Dynamical shading of all kinds depends for its adjustment upon the ear. The brain and general intelligence may decide just what the dynamics of a passage should be, but the proportion and adjustment are given by the ear. All the finer qualities of tone-coloring, the nice points of dynamics and subtle shadings depend upon the ear, which acts as an agent of the brain, making real the image which the mental ear holds. Continuing a course of ear-training as a separate study for some length of time will lead to a knowledge of key and chord analysis and all harmonizations, also analysis of form. No one can estimate either the joy or the profit anyone so trained derives from a concert.
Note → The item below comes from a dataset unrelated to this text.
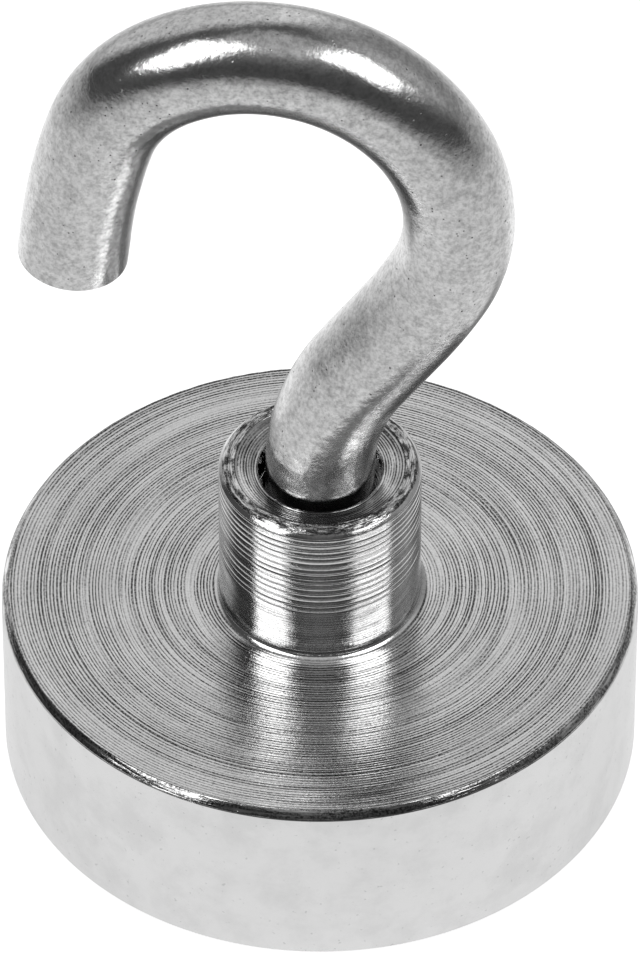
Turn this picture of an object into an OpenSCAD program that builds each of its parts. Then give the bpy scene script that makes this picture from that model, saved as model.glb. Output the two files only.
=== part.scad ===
// Pot magnet with a screw-in open hook.
// Origin: centre of the magnet face. +Z: up the shank. The hook lies in the XZ plane.

/* [Pot] */
// Outer diameter of the pot
pot_d = 25; // [18:0.5:36]
// Height from the magnet face to the pot's top face
pot_h = 7.9; // [6:0.1:11]
// Thickness of the pot's floor, above the magnet pocket
web_t = 3; // [2.4:0.1:4.5]
// Thickness of the pot's wall, round the magnet pocket
wall_t = 1.6; // [1:0.1:2.6]
// Chamfer on the outer edge of the top face
top_chamfer = 0.3; // [0.1:0.05:0.6]
// Chamfer on the outer edge of the magnet face
rim_chamfer = 0.3; // [0.1:0.05:0.6]

/* [Boss] */
// Height of the boss above the pot's top face
boss_h = 6.7; // [4.5:0.1:10]
// Thickness of the boss's wall, round its bore
boss_wall = 1.53; // [1:0.01:3]
// Chamfer on the outer edge of the boss
boss_chamfer = 0.25; // [0.1:0.05:0.5]
// Fillet where the boss meets the top face
boss_fillet = 0.3; // [0.1:0.05:0.8]
// Depth of the shallow turned step in the boss's end face
step_depth = 0.12; // [0.05:0.01:0.3]
// Width of that step, outwards from the bore
step_w = 0.9; // [0.4:0.05:1.3]

/* [Magnet] */
// Radial width of the resin ring between magnet and wall
ring_w = 0.9; // [0.4:0.05:1.5]
// Depth that the resin lies below the magnet face
resin_sink = 0.15; // [0.05:0.05:0.5]
// Thickness of the adhesive behind the magnet
glue_t = 0.1; // [0.05:0.01:0.3]
// Chamfer on the edges of the magnet
magnet_chamfer = 0.25; // [0.1:0.05:0.5]

/* [Hook] */
// Diameter of the wire
wire_d = 4.25; // [3:0.05:6]
// Radius of the bend that leans the shank over
lean_r = 10; // [8:0.1:16]
// Angle that the shank leans over by
lean_deg = 33; // [20:1:40]
// Straight run after the lean
lean_run = 2.9; // [1:0.1:6]
// Radius of the slow bend that starts the bowl
back_r = 21.6; // [12:0.1:40]
// Angle of that slow bend
back_deg = 7.4; // [4:0.1:12]
// Radius of the bowl's outer bend
bowl_r = 7.6; // [5.5:0.1:12]
// Angle of the bowl's outer bend
bowl_deg = 78; // [60:1:90]
// Radius of the bend over the crown
crown_r = 7.1; // [5.5:0.1:12]
// Angle of the bend over the crown
crown_deg = 67.5; // [55:0.5:80]
// Radius of the bend that turns the nose down
nose_r = 6.1; // [5:0.1:10]
// Angle of the bend that turns the nose down
nose_deg = 43.3; // [30:0.1:55]
// Radius of the slow bend of the open leg
leg_r = 28; // [16:0.5:50]
// Angle of the slow bend of the open leg
leg_deg = 10.6; // [6:0.1:18]
// Straight end of the leg, with its rounding
leg_end = 1.3; // [1:0.1:5]
// Radius of the rounding at the tip
tip_r = 0.9; // [0.3:0.05:1.3]

/* [Thread] */
// Pitch of the thread
thread_pitch = 0.8; // [0.5:0.05:1.25]
// Depth of the thread on the shank
thread_h = 0.45; // [0.3:0.01:0.7]
// Radial gap between the wire and the mouth of the bore
mouth_gap = 0.3; // [0.15:0.01:0.6]
// Depth of the plain mouth above the first thread
mouth_depth = 1.2; // [0.6:0.1:2.5]
// Radial running clearance of the thread in the bore and on the shank's core
thread_clear = 0.05; // [0.02:0.01:0.1]
// Gap between the end of the plain wire and the first thread
seat_gap = 0.1; // [0.05:0.05:0.3]
// Plain end of the shank below the thread
shank_end = 0.4; // [0.2:0.1:1]
// Room left under the shank when it is screwed right in
end_room = 0.24; // [0.1:0.02:1]
// Metal left under the drill point
floor_t = 0.9; // [0.5:0.1:2]

/* [Hidden] */
$fn = 96;
eps = 0.01;
over = 1;
seam_step = 0.01;
seam_lap = 0.04;

// pot and magnet
pocket_d = pot_d - 2 * wall_t;
pocket_h = pot_h - web_t;
magnet_d = pocket_d - 2 * ring_w;
magnet_h = pocket_h - glue_t;

// boss and bore
bore_d = wire_d + 2 * mouth_gap;
boss_d = bore_d + 2 * boss_wall;
boss_top = pot_h + boss_h;
drill_angle = 118;
drill_point = bore_d / 2 / tan(drill_angle / 2);
bore_depth = boss_h + web_t - floor_t - drill_point;

// thread, a whole number of quarter turns long
thread_room = bore_depth - mouth_depth - seat_gap - shank_end - end_room;
thread_turns = floor(4 * thread_room / thread_pitch + eps) / 4;
thread_len = thread_turns * thread_pitch;
crest_d = bore_d - 2 * thread_clear;
core_d = crest_d - 2 * thread_h - 2 * thread_clear;
sleeve_d = core_d + 2 * thread_clear;

// heights along the shank
wire_z = boss_top - mouth_depth;
thread_top = wire_z - seat_gap;
thread_bottom = thread_top - thread_len;
shank_z = thread_bottom - shank_end;

// Half of a turned shape: a square corner at [r, z], cut back by a chamfer
module chamfered(r, h, chamfer) {
    polygon([[0, 0], [r, 0], [r, h - chamfer], [r - chamfer, h], [0, h]]);
}

module pot_outline() {
    polygon([
        [0, 0],
        [pot_d / 2 - rim_chamfer, 0],
        [pot_d / 2, rim_chamfer],
        [pot_d / 2, pot_h - top_chamfer],
        [pot_d / 2 - top_chamfer, pot_h],
        [0, pot_h]
    ]);
}

// The fillet's corner, on the boss's wall and the pot's top face
module fillet_outline() {
    difference() {
        translate([boss_d / 2 - eps, pot_h - eps])
            square(boss_fillet + eps);
        translate([boss_d / 2 + boss_fillet, pot_h + boss_fillet])
            circle(r = boss_fillet);
    }
}

module steel_pot() {
    color("silver")
    difference() {
        rotate_extrude() {
            pot_outline();
            chamfered(boss_d / 2, boss_top, boss_chamfer);
            fillet_outline();
        }
        // magnet pocket
        translate([0, 0, -over])
            cylinder(d = pocket_d, h = pocket_h + over);
        // bore with its drill point
        translate([0, 0, boss_top - bore_depth])
            cylinder(d = bore_d, h = bore_depth + over);
        translate([0, 0, boss_top - bore_depth - drill_point])
            cylinder(d1 = 0, d2 = bore_d, h = drill_point);
        // turned step in the end face
        translate([0, 0, boss_top - step_depth])
            cylinder(d = bore_d + 2 * step_w, h = step_depth + over);
    }
}

module magnet_disc() {
    c = magnet_chamfer;
    color("gainsboro")
    rotate_extrude()
        polygon([
            [0, 0],
            [magnet_d / 2 - c, 0],
            [magnet_d / 2, c],
            [magnet_d / 2, magnet_h - c],
            [magnet_d / 2 - c, magnet_h],
            [0, magnet_h]
        ]);
}

module adhesive_film() {
    color("wheat")
    translate([0, 0, magnet_h])
        cylinder(d = magnet_d, h = glue_t);
}

module resin_ring() {
    color("dimgray")
    translate([0, 0, resin_sink])
    difference() {
        cylinder(d = pocket_d, h = pocket_h - resin_sink);
        translate([0, 0, -over])
            cylinder(d = magnet_d, h = pocket_h + 2 * over);
    }
}

// The wire is drawn in stretches, and every second one is thick: a hair over the thin ones'
// diameter and lapping into both neighbours, so that each pair meets in a clean step.
module stretch_circle(thick) {
    circle(d = thick ? wire_d : wire_d - 2 * seam_step);
}

// A straight run of wire along +Z. What follows it starts at its far end.
module run(length) {
    translate([0, 0, -seam_lap])
        linear_extrude(length + 2 * seam_lap)
            stretch_circle(true);
    translate([0, 0, length])
        children();
}

// A bend of the wire, towards +X if side is 1 and towards -X if it is -1.
// What follows it starts at its far end, heading the new way.
module bend(radius, angle, side, thick = false) {
    lap = thick ? asin(seam_lap / radius) : 0;
    translate([side * radius, 0, 0])
        rotate([90, 0, side > 0 ? 180 : 0])
            rotate([0, 0, -lap])
                rotate_extrude(angle = angle + 2 * lap)
                    translate([radius, 0])
                        stretch_circle(thick);
    translate([side * radius * (1 - cos(angle)), 0, radius * sin(angle)])
        rotate([0, side * angle, 0])
            children();
}

// The last stretch of wire, with its edge rounded
module tip(length) {
    rotate_extrude() {
        translate([0, -seam_lap])
            square([wire_d / 2, length - tip_r + seam_lap]);
        square([wire_d / 2 - tip_r, length]);
        translate([wire_d / 2 - tip_r, length - tip_r])
            circle(r = tip_r);
    }
}

module shank_core() {
    lead = (wire_d - core_d) / 2;
    translate([0, 0, shank_z])
        cylinder(d1 = core_d - 2 * lead, d2 = core_d, h = lead);
    translate([0, 0, shank_z + lead])
        cylinder(d = core_d, h = wire_z - shank_z - lead);
}

module hook() {
    color("silver") {
        shank_core();
        translate([0, 0, wire_z])
            run(mouth_depth)
            bend(lean_r, lean_deg, 1)
            run(lean_run)
            bend(back_r, back_deg, -1)
            bend(bowl_r, bowl_deg, -1, thick = true)
            bend(crown_r, crown_deg, -1)
            bend(nose_r, nose_deg, -1, thick = true)
            bend(leg_r, leg_deg, -1)
            tip(leg_end);
    }
}

// The rolled thread as a plain sleeve of its crest diameter, round the shank's core
module shank_thread() {
    color("darkgray")
    translate([0, 0, thread_bottom])
    difference() {
        cylinder(d = crest_d, h = thread_len);
        translate([0, 0, -over])
            cylinder(d = sleeve_d, h = thread_len + 2 * over);
    }
}

steel_pot();
magnet_disc();
adhesive_film();
resin_ring();
hook();
shank_thread();
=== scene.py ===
import bmesh
import bpy
import math
import random
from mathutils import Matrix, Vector


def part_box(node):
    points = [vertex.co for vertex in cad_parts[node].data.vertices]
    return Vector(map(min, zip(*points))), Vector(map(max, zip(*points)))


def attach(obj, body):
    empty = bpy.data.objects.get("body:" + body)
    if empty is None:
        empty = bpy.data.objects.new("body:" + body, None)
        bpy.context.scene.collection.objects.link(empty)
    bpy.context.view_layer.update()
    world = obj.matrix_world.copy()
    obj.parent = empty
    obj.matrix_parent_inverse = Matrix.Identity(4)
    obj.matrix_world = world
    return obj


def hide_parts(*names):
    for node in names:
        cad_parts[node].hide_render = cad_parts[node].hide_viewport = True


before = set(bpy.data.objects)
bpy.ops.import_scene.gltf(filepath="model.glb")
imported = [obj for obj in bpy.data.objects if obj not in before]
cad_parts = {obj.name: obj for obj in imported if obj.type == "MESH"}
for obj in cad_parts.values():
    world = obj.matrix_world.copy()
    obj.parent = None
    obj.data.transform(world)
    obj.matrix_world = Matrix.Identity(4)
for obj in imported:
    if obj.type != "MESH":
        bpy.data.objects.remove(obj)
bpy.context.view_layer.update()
mm = 0.001
print("stage: frame loaded,", len(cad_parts), "nodes")


class Value:
    # wraps a socket, so that sums on it add Math nodes
    def __init__(self, maker, socket):
        self.maker = maker
        self.socket = socket

    def math(self, operation, *others):
        values = (self,) + others
        inputs = {i: v for i, v in enumerate(values)}
        return self.maker.node("ShaderNodeMath", {"operation": operation}, inputs)

    def __add__(self, other):
        return self.math("ADD", other)

    __radd__ = __add__

    def __sub__(self, other):
        return self.math("SUBTRACT", other)

    def __rsub__(self, other):
        return self.maker.node("ShaderNodeMath", {"operation": "SUBTRACT"}, {0: other, 1: self})

    def __mul__(self, other):
        return self.math("MULTIPLY", other)

    __rmul__ = __mul__

    def __truediv__(self, other):
        return self.math("DIVIDE", other)

    def __mod__(self, other):
        return self.math("FLOORED_MODULO", other)

    def __pow__(self, other):
        return self.math("POWER", other)

    def __lt__(self, other):
        return self.math("LESS_THAN", other)

    def __gt__(self, other):
        return self.math("GREATER_THAN", other)

    def clamped(self, low=0.0, high=1.0):
        return self.math("MAXIMUM", low).math("MINIMUM", high)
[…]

To hear a composition by ear for the first time and understand it nearly as well as if one had the notes before one, or had previously studied it, is certainly inspiring; thus ear-training leads to intelligent listening at concerts, which will increase one's intelligent listening to his own playing. When for the first time one listens to a large orchestra and one realizes that one has the power to analyze a symphony and follow the different themes and their development it is a soul-inspiring moment. Playing by ear has been so frowned upon and discouraged that using the ear in connection with playing has almost become considered by the majority of people as detrimental and almost disgraceful for a musician. Give the ear its rightful place of honor; it is necessary to musical development; redeem it from the neglect it does not merit and encourage playing by ear. From the veriest beginner to the greatest artist all should play by ear. Of course, the greatest artists do this; that is the chief reason they are great artists; but artistic playing need not be reserved entirely for them and used only in the most difficult and advanced grades of music. Children in easy grades can play artistically and learn to interpret musically if properly taught to play by ear.